**Items:**
>>>

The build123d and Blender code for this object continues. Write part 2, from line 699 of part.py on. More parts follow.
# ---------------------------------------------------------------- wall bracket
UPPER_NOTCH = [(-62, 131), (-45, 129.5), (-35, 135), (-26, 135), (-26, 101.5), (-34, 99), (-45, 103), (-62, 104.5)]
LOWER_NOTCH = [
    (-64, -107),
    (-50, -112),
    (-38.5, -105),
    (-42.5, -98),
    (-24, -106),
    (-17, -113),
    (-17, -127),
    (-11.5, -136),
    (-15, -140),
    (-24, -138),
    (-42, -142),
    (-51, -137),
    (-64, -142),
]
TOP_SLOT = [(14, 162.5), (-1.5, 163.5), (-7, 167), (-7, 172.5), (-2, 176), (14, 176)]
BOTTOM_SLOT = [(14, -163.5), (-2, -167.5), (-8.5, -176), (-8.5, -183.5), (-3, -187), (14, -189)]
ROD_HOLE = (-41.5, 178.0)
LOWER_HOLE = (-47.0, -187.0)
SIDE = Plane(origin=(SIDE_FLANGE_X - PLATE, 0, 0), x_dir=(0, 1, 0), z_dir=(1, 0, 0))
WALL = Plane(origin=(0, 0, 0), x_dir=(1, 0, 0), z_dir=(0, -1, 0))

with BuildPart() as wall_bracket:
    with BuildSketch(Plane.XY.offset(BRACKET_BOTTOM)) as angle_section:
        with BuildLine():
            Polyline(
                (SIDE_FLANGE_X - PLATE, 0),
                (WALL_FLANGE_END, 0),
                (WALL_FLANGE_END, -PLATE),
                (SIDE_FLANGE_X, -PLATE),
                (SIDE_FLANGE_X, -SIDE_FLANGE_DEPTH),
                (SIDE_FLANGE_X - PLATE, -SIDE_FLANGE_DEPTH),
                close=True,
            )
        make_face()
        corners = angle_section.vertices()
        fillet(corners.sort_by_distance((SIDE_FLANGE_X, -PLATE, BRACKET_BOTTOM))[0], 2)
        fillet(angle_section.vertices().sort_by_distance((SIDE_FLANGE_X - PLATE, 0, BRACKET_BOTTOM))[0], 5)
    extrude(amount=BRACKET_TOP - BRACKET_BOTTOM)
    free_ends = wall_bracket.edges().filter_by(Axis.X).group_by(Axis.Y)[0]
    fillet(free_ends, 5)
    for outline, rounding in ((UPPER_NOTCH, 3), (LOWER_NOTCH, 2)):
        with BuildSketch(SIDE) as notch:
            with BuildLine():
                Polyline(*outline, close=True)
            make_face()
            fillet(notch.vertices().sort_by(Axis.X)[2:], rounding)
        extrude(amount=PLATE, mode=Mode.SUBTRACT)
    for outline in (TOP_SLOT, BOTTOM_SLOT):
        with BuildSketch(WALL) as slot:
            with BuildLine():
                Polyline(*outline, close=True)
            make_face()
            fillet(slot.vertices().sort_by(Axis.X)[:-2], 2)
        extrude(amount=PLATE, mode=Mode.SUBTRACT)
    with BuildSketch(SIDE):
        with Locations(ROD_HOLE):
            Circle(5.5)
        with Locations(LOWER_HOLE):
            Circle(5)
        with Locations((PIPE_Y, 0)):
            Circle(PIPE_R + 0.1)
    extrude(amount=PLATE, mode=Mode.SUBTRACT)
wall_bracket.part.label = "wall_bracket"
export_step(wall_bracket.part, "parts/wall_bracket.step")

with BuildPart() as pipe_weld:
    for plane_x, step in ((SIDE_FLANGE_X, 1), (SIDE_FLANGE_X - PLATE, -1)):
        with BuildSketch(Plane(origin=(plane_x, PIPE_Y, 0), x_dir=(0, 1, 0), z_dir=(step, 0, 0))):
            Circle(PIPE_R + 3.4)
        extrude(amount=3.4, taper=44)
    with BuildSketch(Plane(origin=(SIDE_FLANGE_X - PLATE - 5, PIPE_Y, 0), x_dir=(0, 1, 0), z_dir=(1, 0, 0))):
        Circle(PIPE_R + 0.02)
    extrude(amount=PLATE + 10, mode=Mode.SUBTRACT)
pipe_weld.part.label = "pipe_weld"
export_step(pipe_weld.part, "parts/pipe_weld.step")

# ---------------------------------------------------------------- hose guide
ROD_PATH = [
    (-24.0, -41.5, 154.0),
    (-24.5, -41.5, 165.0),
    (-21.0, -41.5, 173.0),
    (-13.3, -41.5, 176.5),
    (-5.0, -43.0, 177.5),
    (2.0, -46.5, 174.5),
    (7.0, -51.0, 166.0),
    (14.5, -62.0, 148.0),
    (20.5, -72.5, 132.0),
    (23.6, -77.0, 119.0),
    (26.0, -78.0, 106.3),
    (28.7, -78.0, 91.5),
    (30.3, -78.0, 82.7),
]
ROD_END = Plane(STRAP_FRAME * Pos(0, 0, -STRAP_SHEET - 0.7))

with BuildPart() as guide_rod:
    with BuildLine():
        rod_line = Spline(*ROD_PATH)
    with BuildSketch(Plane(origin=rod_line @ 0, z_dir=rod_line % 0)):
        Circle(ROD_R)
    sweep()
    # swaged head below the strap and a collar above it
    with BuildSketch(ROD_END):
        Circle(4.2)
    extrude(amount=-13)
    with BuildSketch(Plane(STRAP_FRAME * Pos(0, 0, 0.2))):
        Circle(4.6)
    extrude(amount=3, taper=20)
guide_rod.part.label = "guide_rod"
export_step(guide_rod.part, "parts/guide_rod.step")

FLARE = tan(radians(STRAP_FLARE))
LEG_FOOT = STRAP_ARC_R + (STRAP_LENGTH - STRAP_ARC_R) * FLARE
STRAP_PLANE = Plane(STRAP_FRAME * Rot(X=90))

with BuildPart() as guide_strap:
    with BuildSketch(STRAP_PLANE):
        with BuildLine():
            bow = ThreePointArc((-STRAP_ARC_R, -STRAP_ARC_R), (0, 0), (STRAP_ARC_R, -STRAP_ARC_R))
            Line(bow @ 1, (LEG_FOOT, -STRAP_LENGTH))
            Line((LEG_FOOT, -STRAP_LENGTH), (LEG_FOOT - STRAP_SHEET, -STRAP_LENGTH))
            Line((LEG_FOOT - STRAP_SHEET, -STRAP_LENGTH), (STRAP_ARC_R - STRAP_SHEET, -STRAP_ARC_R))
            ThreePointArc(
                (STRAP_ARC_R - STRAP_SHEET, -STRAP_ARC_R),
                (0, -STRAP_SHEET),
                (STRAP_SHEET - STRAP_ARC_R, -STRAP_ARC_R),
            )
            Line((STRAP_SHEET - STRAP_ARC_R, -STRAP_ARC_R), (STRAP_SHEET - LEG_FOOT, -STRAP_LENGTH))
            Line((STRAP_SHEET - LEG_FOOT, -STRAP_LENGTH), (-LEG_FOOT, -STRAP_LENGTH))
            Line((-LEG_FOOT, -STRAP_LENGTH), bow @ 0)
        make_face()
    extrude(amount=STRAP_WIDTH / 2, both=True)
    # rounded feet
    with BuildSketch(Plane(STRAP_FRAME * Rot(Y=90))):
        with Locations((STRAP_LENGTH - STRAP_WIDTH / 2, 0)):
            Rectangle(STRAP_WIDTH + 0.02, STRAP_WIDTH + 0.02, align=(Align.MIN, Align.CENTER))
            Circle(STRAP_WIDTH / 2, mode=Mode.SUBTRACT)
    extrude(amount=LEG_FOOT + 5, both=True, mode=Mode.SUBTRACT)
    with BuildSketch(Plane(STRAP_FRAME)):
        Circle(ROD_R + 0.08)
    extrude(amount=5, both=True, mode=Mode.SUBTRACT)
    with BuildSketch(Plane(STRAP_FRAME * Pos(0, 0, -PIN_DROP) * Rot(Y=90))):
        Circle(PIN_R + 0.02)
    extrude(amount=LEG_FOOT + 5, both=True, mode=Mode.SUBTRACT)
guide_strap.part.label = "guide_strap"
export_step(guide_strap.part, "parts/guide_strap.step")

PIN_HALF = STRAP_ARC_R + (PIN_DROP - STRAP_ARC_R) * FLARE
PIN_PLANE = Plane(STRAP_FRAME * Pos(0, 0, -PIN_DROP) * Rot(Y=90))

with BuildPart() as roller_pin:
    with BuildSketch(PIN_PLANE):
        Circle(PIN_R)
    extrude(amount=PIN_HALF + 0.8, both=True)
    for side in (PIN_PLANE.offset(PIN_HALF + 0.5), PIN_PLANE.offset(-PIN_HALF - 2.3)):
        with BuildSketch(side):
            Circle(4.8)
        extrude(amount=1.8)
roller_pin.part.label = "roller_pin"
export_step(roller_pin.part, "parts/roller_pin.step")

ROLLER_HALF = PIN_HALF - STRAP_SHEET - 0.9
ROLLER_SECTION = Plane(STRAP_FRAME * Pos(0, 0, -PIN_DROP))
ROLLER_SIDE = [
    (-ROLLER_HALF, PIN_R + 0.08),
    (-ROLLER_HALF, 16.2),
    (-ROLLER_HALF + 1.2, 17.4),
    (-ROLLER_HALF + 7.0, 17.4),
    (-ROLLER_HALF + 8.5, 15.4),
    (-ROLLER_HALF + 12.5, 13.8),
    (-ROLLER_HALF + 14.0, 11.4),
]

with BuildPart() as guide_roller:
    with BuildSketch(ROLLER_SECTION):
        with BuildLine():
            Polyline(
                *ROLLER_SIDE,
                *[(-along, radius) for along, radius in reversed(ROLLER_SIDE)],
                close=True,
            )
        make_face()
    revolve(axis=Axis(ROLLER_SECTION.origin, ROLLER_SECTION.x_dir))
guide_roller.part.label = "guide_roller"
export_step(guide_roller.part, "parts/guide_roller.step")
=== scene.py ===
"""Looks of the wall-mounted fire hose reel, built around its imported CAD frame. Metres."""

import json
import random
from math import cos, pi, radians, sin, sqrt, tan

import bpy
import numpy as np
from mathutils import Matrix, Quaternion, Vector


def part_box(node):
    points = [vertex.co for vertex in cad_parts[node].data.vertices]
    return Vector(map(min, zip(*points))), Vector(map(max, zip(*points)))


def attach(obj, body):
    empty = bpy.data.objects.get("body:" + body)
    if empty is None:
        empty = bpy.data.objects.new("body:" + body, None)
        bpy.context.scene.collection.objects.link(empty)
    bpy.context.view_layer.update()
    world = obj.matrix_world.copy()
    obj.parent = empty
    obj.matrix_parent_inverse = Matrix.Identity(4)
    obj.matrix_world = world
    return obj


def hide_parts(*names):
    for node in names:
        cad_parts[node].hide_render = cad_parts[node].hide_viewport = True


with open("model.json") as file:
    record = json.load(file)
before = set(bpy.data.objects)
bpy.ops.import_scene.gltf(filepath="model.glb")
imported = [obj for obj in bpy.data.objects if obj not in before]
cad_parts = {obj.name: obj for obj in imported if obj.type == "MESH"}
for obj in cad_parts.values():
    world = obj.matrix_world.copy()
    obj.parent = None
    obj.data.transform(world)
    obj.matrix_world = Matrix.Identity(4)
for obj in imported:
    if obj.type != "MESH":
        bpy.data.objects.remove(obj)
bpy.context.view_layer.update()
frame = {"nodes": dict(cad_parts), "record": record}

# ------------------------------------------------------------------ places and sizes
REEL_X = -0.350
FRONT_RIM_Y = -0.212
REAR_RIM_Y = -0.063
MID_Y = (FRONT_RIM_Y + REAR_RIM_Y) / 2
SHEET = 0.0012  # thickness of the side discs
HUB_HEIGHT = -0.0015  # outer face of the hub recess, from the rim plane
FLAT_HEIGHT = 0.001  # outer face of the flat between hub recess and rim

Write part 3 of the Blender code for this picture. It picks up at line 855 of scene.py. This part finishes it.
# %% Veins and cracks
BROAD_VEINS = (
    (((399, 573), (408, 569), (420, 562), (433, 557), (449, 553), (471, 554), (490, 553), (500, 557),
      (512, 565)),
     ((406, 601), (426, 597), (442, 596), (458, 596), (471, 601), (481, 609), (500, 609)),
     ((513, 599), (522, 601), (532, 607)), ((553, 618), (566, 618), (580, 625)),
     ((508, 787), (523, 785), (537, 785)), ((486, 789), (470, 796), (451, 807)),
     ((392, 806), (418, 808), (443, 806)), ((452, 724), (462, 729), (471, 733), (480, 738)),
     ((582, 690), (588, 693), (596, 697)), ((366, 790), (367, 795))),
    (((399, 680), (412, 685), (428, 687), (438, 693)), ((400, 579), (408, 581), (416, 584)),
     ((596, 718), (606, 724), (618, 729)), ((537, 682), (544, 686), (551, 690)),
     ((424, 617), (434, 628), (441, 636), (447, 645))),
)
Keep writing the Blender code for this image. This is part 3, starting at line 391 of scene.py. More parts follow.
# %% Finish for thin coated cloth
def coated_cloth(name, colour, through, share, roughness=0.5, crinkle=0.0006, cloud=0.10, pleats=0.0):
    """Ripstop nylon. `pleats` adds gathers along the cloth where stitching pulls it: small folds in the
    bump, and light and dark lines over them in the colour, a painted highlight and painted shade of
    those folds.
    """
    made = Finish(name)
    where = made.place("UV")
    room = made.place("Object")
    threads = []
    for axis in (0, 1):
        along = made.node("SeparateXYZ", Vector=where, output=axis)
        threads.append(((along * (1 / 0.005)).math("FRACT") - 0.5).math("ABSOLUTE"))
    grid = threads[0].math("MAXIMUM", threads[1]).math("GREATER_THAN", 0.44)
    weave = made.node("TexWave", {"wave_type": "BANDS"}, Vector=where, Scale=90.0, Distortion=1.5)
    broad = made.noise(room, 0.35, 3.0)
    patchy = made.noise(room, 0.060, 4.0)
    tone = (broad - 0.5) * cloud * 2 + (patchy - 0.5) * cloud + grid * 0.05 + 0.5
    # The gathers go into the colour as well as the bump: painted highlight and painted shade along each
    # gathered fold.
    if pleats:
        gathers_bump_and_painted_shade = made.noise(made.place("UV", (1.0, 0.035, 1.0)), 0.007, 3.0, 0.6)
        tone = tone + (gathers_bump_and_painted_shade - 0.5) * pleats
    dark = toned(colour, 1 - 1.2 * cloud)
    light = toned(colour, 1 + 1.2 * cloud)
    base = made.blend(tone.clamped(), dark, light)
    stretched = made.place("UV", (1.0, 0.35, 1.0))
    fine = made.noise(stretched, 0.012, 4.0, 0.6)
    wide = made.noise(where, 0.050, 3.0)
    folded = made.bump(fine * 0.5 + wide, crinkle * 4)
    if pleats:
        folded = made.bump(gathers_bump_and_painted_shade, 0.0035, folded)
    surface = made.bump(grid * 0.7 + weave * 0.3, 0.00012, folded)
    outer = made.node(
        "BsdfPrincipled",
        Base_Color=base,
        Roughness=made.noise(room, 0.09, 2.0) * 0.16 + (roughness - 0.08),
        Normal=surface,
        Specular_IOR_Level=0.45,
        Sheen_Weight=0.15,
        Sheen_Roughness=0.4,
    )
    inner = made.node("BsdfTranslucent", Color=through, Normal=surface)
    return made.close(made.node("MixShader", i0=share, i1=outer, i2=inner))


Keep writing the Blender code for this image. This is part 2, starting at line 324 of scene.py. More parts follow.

<<<

**What needs to be done:** Proceeding from the line containing "ROLLER_HALF = PIN_HALF - STRAP_SHEET - 0.9" through the line containing "cad_parts[node].hide_render = cad_parts[node].hide_viewport", transcribe the lines above exactly, both end lines included.

**Task result:**
ROLLER_HALF = PIN_HALF - STRAP_SHEET - 0.9
ROLLER_SECTION = Plane(STRAP_FRAME * Pos(0, 0, -PIN_DROP))
ROLLER_SIDE = [
    (-ROLLER_HALF, PIN_R + 0.08),
    (-ROLLER_HALF, 16.2),
    (-ROLLER_HALF + 1.2, 17.4),
    (-ROLLER_HALF + 7.0, 17.4),
    (-ROLLER_HALF + 8.5, 15.4),
    (-ROLLER_HALF + 12.5, 13.8),
    (-ROLLER_HALF + 14.0, 11.4),
]

with BuildPart() as guide_roller:
    with BuildSketch(ROLLER_SECTION):
        with BuildLine():
            Polyline(
                *ROLLER_SIDE,
                *[(-along, radius) for along, radius in reversed(ROLLER_SIDE)],
                close=True,
            )
        make_face()
    revolve(axis=Axis(ROLLER_SECTION.origin, ROLLER_SECTION.x_dir))
guide_roller.part.label = "guide_roller"
export_step(guide_roller.part, "parts/guide_roller.step")
=== scene.py ===
"""Looks of the wall-mounted fire hose reel, built around its imported CAD frame. Metres."""

import json
import random
from math import cos, pi, radians, sin, sqrt, tan

import bpy
import numpy as np
from mathutils import Matrix, Quaternion, Vector


def part_box(node):
    points = [vertex.co for vertex in cad_parts[node].data.vertices]
    return Vector(map(min, zip(*points))), Vector(map(max, zip(*points)))


def attach(obj, body):
    empty = bpy.data.objects.get("body:" + body)
    if empty is None:
        empty = bpy.data.objects.new("body:" + body, None)
        bpy.context.scene.collection.objects.link(empty)
    bpy.context.view_layer.update()
    world = obj.matrix_world.copy()
    obj.parent = empty
    obj.matrix_parent_inverse = Matrix.Identity(4)
    obj.matrix_world = world
    return obj


def hide_parts(*names):
    for node in names:
        cad_parts[node].hide_render = cad_parts[node].hide_viewport = True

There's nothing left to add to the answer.